• Data block:
******************************

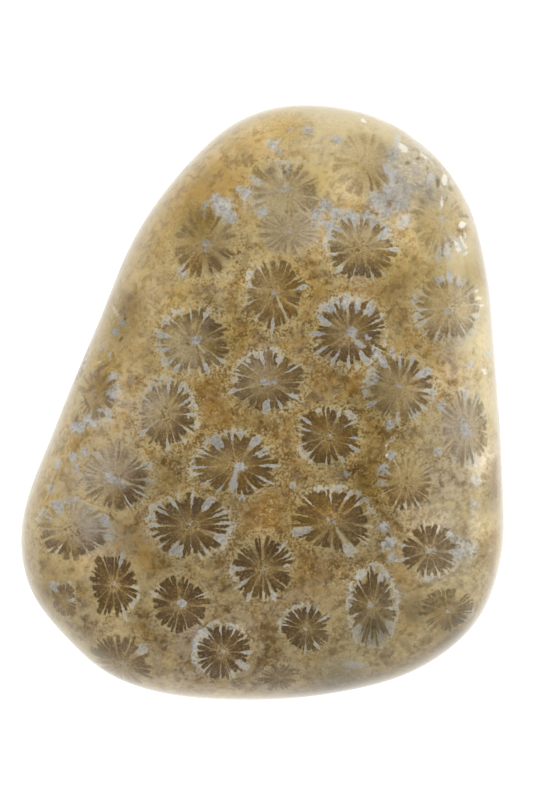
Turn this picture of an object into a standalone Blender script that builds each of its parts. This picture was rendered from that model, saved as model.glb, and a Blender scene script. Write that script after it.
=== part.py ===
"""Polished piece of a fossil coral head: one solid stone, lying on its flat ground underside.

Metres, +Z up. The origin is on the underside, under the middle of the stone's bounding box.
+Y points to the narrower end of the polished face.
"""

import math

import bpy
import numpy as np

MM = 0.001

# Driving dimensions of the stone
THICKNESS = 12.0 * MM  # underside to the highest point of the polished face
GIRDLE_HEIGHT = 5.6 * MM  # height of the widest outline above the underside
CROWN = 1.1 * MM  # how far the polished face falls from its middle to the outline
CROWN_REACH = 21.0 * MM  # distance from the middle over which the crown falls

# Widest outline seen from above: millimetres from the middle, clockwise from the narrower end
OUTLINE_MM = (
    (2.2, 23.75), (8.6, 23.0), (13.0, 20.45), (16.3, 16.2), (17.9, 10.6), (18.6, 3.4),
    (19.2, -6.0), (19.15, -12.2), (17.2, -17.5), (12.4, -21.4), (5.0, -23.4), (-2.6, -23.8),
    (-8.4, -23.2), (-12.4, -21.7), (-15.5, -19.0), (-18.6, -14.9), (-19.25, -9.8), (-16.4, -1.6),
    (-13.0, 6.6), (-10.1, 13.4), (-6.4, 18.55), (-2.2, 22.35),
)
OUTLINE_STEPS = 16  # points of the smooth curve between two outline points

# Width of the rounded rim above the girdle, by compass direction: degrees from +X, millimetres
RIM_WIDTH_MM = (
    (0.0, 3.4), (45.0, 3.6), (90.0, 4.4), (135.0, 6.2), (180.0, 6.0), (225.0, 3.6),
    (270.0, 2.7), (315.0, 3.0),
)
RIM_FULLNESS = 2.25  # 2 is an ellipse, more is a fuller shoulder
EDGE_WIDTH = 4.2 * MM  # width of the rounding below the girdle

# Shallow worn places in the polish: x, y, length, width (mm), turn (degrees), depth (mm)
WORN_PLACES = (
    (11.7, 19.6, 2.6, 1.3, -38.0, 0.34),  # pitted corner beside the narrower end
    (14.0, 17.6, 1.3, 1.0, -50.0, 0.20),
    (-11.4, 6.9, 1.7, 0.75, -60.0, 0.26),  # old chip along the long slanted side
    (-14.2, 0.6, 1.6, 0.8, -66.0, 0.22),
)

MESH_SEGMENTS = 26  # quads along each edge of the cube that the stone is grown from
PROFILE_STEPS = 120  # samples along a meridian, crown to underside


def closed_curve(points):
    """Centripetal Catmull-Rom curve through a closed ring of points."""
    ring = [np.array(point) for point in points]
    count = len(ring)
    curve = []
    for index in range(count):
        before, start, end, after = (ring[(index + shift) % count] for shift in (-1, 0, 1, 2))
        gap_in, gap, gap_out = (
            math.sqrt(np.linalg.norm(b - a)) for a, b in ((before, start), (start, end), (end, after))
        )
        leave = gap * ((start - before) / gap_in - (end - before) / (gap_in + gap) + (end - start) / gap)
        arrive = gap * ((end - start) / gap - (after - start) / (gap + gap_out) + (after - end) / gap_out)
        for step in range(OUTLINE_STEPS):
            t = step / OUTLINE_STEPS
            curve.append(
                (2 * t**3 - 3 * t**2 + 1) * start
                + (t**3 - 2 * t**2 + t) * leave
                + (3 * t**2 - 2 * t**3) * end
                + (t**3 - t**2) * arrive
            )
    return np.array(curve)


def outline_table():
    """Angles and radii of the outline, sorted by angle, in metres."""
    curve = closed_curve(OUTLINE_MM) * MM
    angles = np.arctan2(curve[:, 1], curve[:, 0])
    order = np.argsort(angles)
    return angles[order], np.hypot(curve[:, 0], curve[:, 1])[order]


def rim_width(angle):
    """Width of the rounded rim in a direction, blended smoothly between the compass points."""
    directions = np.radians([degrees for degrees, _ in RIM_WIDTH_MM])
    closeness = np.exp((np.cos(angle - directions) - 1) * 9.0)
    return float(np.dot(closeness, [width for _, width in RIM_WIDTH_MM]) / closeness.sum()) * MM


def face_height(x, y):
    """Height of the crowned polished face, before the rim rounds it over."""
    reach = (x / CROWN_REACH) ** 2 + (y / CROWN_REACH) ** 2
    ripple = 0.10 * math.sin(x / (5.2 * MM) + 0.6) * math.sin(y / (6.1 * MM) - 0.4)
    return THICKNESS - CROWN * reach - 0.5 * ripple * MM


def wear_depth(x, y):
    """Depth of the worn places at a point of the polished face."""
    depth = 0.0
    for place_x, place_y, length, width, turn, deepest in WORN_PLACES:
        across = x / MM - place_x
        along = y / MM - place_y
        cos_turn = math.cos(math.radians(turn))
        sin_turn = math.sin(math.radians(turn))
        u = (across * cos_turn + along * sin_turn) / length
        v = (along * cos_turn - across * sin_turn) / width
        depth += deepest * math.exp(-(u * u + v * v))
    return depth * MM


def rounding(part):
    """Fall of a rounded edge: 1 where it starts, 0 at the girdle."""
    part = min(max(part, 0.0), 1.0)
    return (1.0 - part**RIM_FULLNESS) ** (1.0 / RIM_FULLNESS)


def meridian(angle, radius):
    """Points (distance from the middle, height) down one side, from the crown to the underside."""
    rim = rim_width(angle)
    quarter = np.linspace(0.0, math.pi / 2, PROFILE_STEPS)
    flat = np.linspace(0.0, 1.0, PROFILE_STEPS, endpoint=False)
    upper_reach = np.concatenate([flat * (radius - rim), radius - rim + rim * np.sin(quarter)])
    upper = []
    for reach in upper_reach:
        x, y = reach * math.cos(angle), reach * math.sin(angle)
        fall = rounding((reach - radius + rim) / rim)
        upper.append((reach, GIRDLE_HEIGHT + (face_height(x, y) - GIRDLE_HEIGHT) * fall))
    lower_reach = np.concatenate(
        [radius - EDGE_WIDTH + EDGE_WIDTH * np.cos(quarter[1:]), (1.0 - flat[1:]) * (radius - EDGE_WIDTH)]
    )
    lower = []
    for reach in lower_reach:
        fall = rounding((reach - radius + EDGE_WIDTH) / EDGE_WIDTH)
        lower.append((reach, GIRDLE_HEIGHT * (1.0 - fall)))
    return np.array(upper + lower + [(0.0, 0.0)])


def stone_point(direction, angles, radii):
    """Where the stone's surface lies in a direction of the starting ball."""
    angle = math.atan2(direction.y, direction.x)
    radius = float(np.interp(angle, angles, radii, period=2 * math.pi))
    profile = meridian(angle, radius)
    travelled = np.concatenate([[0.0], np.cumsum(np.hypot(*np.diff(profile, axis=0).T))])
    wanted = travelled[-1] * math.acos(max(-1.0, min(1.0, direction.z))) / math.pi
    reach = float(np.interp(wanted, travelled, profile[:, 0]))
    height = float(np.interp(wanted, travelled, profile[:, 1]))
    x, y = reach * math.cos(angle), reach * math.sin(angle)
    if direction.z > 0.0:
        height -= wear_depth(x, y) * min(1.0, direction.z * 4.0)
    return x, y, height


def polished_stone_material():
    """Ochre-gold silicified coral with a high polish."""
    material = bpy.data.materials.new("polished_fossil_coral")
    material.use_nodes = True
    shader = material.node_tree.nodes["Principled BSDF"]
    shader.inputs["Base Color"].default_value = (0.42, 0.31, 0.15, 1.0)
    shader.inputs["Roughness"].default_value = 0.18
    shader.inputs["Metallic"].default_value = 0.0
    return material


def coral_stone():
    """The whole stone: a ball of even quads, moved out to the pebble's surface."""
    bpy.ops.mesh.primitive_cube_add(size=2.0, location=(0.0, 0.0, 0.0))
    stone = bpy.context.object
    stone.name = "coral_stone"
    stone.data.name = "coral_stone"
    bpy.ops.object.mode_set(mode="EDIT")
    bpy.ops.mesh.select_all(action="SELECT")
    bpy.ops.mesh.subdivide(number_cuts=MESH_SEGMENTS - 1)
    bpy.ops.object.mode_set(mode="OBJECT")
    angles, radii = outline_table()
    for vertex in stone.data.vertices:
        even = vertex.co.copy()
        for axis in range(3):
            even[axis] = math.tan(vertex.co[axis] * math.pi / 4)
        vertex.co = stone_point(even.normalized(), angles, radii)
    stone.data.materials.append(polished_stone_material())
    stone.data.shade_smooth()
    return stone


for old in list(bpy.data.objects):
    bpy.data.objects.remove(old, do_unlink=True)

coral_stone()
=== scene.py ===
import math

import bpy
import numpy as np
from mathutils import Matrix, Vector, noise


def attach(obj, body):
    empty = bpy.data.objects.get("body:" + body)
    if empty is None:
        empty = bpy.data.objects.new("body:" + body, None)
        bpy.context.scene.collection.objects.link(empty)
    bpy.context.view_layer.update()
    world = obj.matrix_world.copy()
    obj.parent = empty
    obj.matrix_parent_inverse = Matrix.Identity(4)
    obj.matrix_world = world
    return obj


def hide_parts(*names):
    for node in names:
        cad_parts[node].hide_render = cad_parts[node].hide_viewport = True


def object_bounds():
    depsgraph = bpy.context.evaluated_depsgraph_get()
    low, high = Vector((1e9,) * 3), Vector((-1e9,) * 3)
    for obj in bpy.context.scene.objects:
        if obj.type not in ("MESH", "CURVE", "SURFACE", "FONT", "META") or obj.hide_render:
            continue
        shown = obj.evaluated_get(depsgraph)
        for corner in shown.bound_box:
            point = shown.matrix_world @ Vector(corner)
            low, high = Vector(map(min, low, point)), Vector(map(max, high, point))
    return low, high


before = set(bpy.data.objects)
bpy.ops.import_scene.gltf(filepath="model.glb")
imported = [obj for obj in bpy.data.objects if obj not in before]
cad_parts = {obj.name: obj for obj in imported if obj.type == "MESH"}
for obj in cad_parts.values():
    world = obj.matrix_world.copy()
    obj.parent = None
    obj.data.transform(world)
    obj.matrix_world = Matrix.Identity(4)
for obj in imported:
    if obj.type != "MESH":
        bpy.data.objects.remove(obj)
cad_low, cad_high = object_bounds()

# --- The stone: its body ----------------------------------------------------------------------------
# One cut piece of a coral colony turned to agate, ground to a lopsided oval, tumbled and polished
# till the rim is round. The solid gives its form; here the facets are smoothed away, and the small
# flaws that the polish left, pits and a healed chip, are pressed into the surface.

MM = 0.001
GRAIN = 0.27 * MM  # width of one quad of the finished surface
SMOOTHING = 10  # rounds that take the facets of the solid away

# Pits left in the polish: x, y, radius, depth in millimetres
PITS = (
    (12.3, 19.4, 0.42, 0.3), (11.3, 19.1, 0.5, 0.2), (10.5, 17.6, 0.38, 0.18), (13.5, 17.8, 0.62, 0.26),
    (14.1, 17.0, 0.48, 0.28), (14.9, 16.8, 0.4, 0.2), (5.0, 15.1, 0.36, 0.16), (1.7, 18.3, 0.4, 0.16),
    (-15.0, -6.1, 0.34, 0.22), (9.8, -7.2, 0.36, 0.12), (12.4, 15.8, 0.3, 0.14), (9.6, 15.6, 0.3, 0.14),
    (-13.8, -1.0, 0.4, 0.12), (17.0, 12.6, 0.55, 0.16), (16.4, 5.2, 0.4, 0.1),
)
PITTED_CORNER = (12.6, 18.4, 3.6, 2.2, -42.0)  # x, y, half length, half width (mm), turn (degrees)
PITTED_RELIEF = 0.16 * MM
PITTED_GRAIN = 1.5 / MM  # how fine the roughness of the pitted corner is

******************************

Starting with the first line of the data above, copy each line exactly until you reach the line with "flat ground underside."; include that line as well.

• Completed exercise:
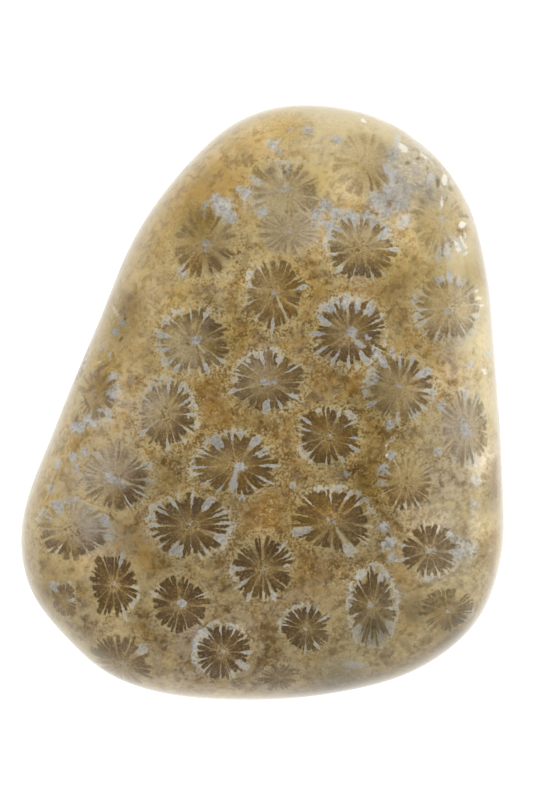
Turn this picture of an object into a standalone Blender script that builds each of its parts. This picture was rendered from that model, saved as model.glb, and a Blender scene script. Write that script after it.
=== part.py ===
"""Polished piece of a fossil coral head: one solid stone, lying on its flat ground underside.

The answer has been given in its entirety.